劣化症状がひどくなったり、修繕箇所が増えたりすれば、より費用がかかってしまうことにもつながります。
延期を決めたら、できるだけ早く新しい日程を組み直しましょう。
修繕内容の見直し
修繕内容を見直し、今しなくていい工事を省くと、そのぶんの費用を浮かせることができます。
外壁や屋上の防水層など、設備の古くなった部分の改修だけを行い、インターフォンやバリアフリー工事など、グレードアップは次の機会にするといった方法を試してみましょう。
管理費の削減
マンションの管理費とは、共用スペースを管理する管理人の人件費や備品費、補修費などにあたる費用のことです。
各戸の専有面積の割合に応じて算出され、相場は10,000〜15,000円となっています。
管理業務や加入している保険などを見直し、捻出したぶんを修繕積立金にすることが可能です。
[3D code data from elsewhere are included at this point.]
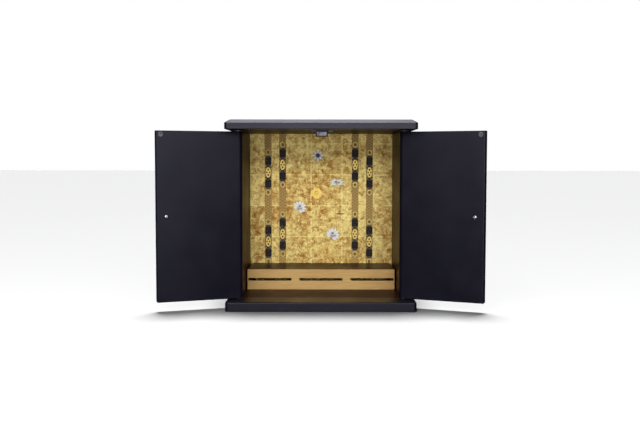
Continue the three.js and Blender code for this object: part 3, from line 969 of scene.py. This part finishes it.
@dataclass
class Palette:
    """Every finish of the cabinet, built once."""

    lacquer: bpy.types.Material = built(Lacquer())
    # The boards and sides carry painted warm light from the gold where they face the inside.
    lacquer_boards: bpy.types.Material = built(
        Lacquer(name="satin_lacquer_boards", grain=GrainAxis.ALONG_X, has_inside=True))
    lacquer_sides: bpy.types.Material = built(Lacquer(name="satin_lacquer_sides", has_inside=True))
    dark_board: bpy.types.Material = built(DarkBoard())
    gold_leaf: bpy.types.Material = built(GoldLeafGround())
    band_paint: bpy.types.Material = built(BandPaint())
    white_petal: bpy.types.Material = built(PetalPaint(
        "white_petal", srgb(255, 253, 248), srgb(190, 174, 190), srgb(140, 120, 96), 0.6))
    yellow_petal: bpy.types.Material = built(PetalPaint(
        "yellow_petal", srgb(244, 220, 120), srgb(206, 160, 70), srgb(190, 150, 60)))
    plum_paint: bpy.types.Material = built(PetalPaint(
        "plum_paint", srgb(96, 84, 110), srgb(52, 44, 66), srgb(60, 50, 70)))
    leaf_paint: bpy.types.Material = built(PetalPaint(
        "leaf_paint", srgb(126, 94, 50), srgb(70, 48, 28), srgb(84, 60, 34)))
    light_gold: bpy.types.Material = built(GoldPaint(
        "light_gold", srgb(240, 208, 112), srgb(222, 184, 88)))
    soft_gold: bpy.types.Material = built(GoldPaint(
        "soft_gold", srgb(206, 166, 84), srgb(184, 142, 66)))
    pale_wood: bpy.types.Material = built(PaleWood())
    nickel: bpy.types.Material = built(PlatedMetal(
        "nickel", (0.66, 0.65, 0.67), (0.44, 0.42, 0.44)))
    pole_steel: bpy.types.Material = built(PlatedMetal(
        "pole_steel", (0.42, 0.40, 0.48), (0.26, 0.24, 0.30), 0.42, 0.6))
    dull_zinc: bpy.types.Material = built(PlatedMetal(
        "dull_zinc", (0.20, 0.19, 0.21), (0.10, 0.095, 0.11), 0.5, 0.7))
    plastic: bpy.types.Material = built(MouldedPlastic())


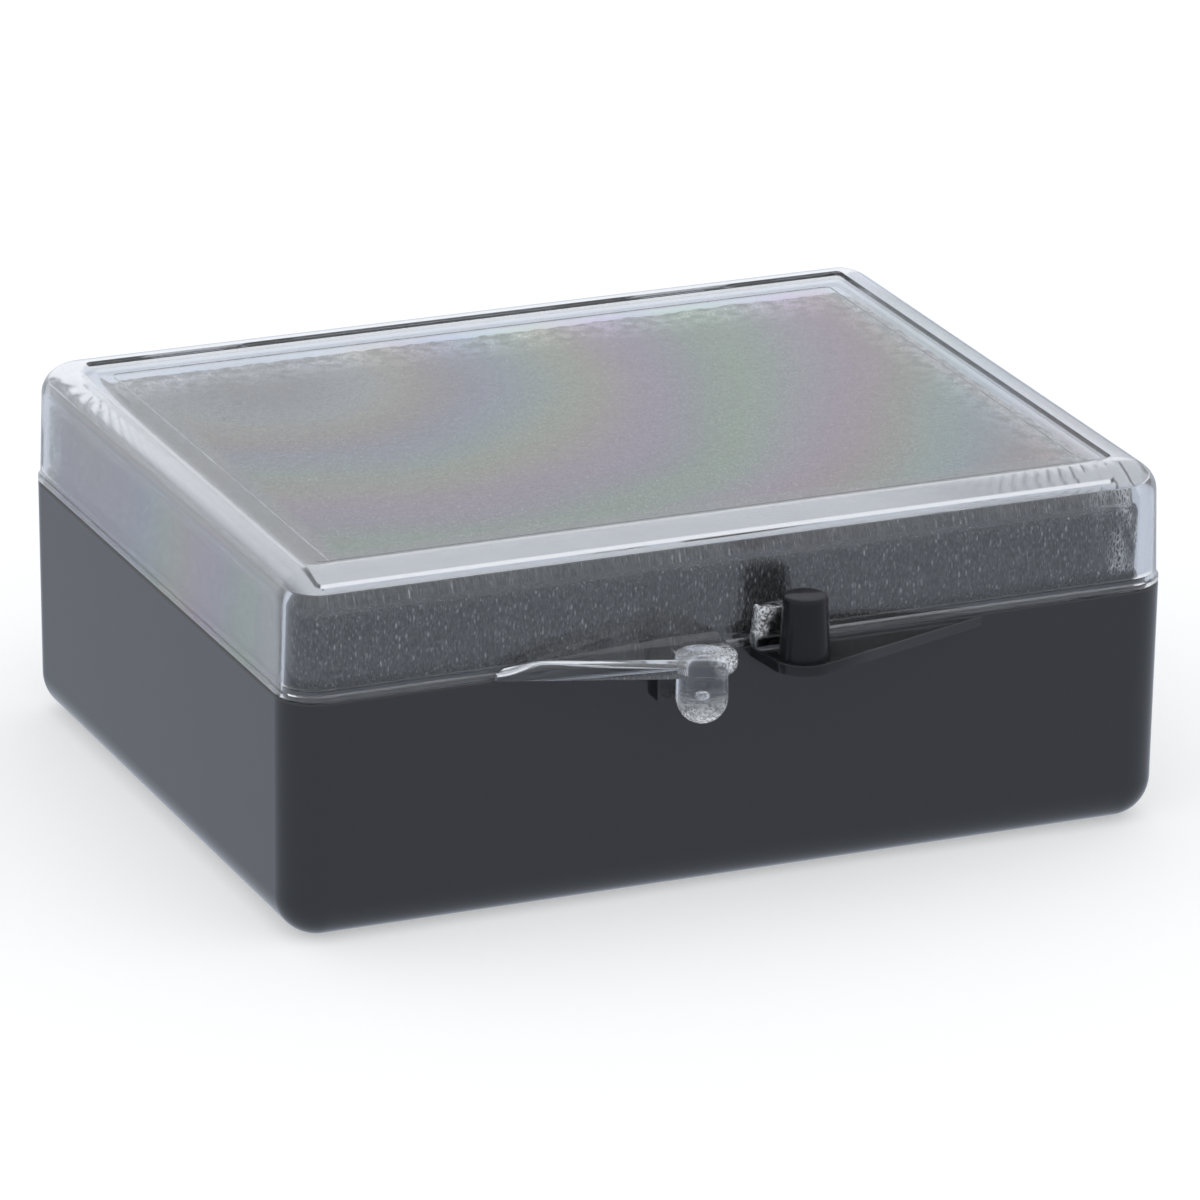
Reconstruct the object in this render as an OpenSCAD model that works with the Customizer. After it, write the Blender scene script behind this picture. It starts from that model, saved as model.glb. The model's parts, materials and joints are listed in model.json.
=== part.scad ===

ただし、管理費は毎月、入居者によって支払われるものです。
できるだけ早い段階で管理費の内訳を見直さないと、大規模修繕までに資金を貯めることが難しくなるので注意しましょう。
大規模修繕の費用や修繕積立金の目安を押さえておこう
大規模修繕の費用や修繕積立金の目安を知っておくと、適正な条件での修繕工事を依頼しやすくなります。
実際の費用は、建物の規模や状態によって異なります。
この記事で紹介した費用の目安は、業者に依頼する前に知識のひとつとして押さえ、参考にしましょう。